_Aim_
The material below holds a span beginning at the line with "build_zip(side, looks)" and ending at the line with "if empty is". Quote that span exactly, both ends included, and only that span.

═════ Material provided ═════

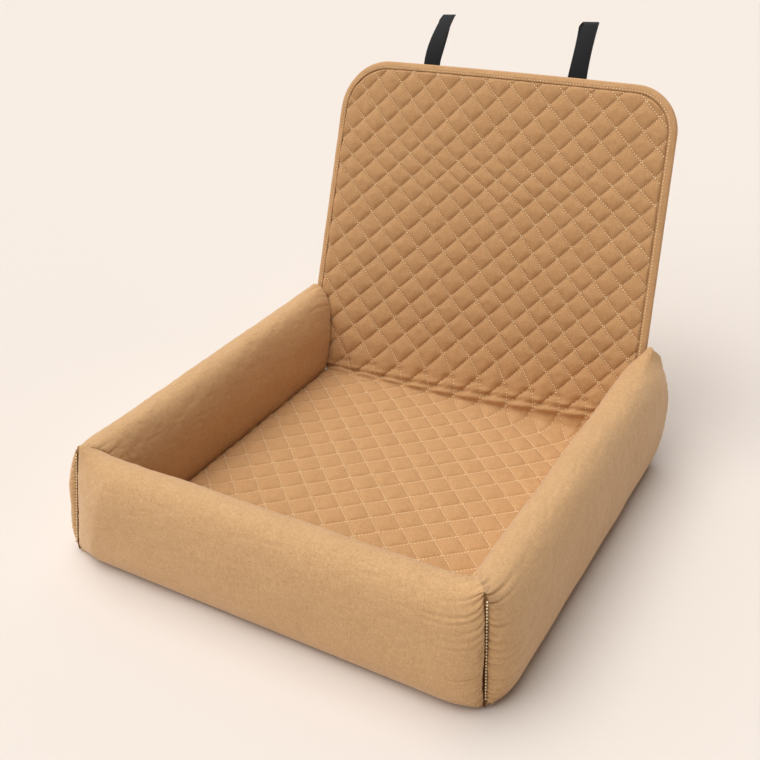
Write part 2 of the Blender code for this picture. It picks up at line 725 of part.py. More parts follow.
def main():
    clear_scene()
    looks = {
        "cover": make_material("tan woven cover", (0.60, 0.35, 0.17), 0.9),
        "quilt": make_material("tan quilted cotton", (0.56, 0.31, 0.14), 0.9),
        "binding": make_material("tan binding tape", (0.54, 0.30, 0.14), 0.85),
        "lining": make_material("tan lining", (0.46, 0.26, 0.12), 0.9),
        "base": make_material("dark non-slip sheet", (0.07, 0.06, 0.05), 0.8),
        "foam": make_material("cream foam", (0.80, 0.76, 0.62), 0.95),
        "fill": make_material("white polyester fill", (0.88, 0.88, 0.86), 0.95),
        "board": make_material("stiffening board", (0.12, 0.12, 0.12), 0.6),
        "zip": make_material("tan zip tape", (0.52, 0.35, 0.20), 0.7),
        "slider": make_material("nickel zip slider", (0.60, 0.58, 0.54), 0.3, 1.0),
        "strap": make_material("black webbing", (0.02, 0.02, 0.022), 0.75),
        "patch": make_material("black hook and loop tape", (0.03, 0.03, 0.03), 0.95),
    }
    for side in ("front", "left", "right"):
        build_bolster(side, looks)
        build_zip(side, looks)
    build_seat(looks)
    fold, fold_at = build_back(looks)
    build_strap("left", LEFT_STRAP_LEAN, looks, fold, fold_at)
    build_strap("right", RIGHT_STRAP_LEAN, looks, fold, fold_at)
    bpy.context.view_layer.update()


main()
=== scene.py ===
import json
import math

import bmesh
import bpy
import numpy as np
from mathutils import Matrix, Vector, geometry


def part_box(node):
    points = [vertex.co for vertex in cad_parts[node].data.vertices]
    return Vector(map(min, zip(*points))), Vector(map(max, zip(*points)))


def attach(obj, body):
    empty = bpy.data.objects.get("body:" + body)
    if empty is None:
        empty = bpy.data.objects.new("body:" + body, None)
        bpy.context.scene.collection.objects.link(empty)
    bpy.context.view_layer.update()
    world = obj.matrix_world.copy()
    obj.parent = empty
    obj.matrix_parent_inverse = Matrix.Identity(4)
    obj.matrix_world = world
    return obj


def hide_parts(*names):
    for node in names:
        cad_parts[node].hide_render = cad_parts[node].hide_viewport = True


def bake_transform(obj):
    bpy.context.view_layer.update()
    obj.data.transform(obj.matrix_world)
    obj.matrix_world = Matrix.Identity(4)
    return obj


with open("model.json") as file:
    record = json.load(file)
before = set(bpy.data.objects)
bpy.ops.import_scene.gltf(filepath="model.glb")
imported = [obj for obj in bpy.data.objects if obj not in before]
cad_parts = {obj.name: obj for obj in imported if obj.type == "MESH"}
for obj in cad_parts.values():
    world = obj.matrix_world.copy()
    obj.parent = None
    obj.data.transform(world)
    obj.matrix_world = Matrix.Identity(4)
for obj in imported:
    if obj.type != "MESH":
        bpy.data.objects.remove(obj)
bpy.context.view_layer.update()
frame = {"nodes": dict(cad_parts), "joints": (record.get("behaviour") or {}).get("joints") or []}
JOINTS = {joint["name"]: np.array(joint.get("pos_m", (0, 0, 0))) for joint in frame["joints"]}
MM = 0.001

# Bolsters
BASE_WIDTH = 0.580
FRONT_Y = -0.250
SEAT_HEIGHT = 0.028
FIT_GAP = 0.0003
BOLSTER_THICKNESS = 0.070
BOLSTER_HEIGHT = 0.140
BOLSTER_WIDEST_HEIGHT = 0.060
BOLSTER_TOP_FULLNESS = 2.45
BOLSTER_FOOT_FULLNESS = 3.0
BOLSTER_FOOT_PRESS = 0.0015
BOLSTER_SLOT_ANGLE = math.radians(12)
# How far along a cover's closing on a corner seam reaches for each metre of its depth, and how round it
# is: 1 is straight, 2 an ellipse
CORNERS = {"front": ((1.95, 1.08), (1.45, 1.55)), "left": ((1.28, 1.45),), "right": ((1.45, 1.55),)}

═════

_Solution to this problem_
        build_zip(side, looks)
    build_seat(looks)
    fold, fold_at = build_back(looks)
    build_strap("left", LEFT_STRAP_LEAN, looks, fold, fold_at)
    build_strap("right", RIGHT_STRAP_LEAN, looks, fold, fold_at)
    bpy.context.view_layer.update()


main()
=== scene.py ===
import json
import math

import bmesh
import bpy
import numpy as np
from mathutils import Matrix, Vector, geometry


def part_box(node):
    points = [vertex.co for vertex in cad_parts[node].data.vertices]
    return Vector(map(min, zip(*points))), Vector(map(max, zip(*points)))


def attach(obj, body):
    empty = bpy.data.objects.get("body:" + body)
    if empty is None:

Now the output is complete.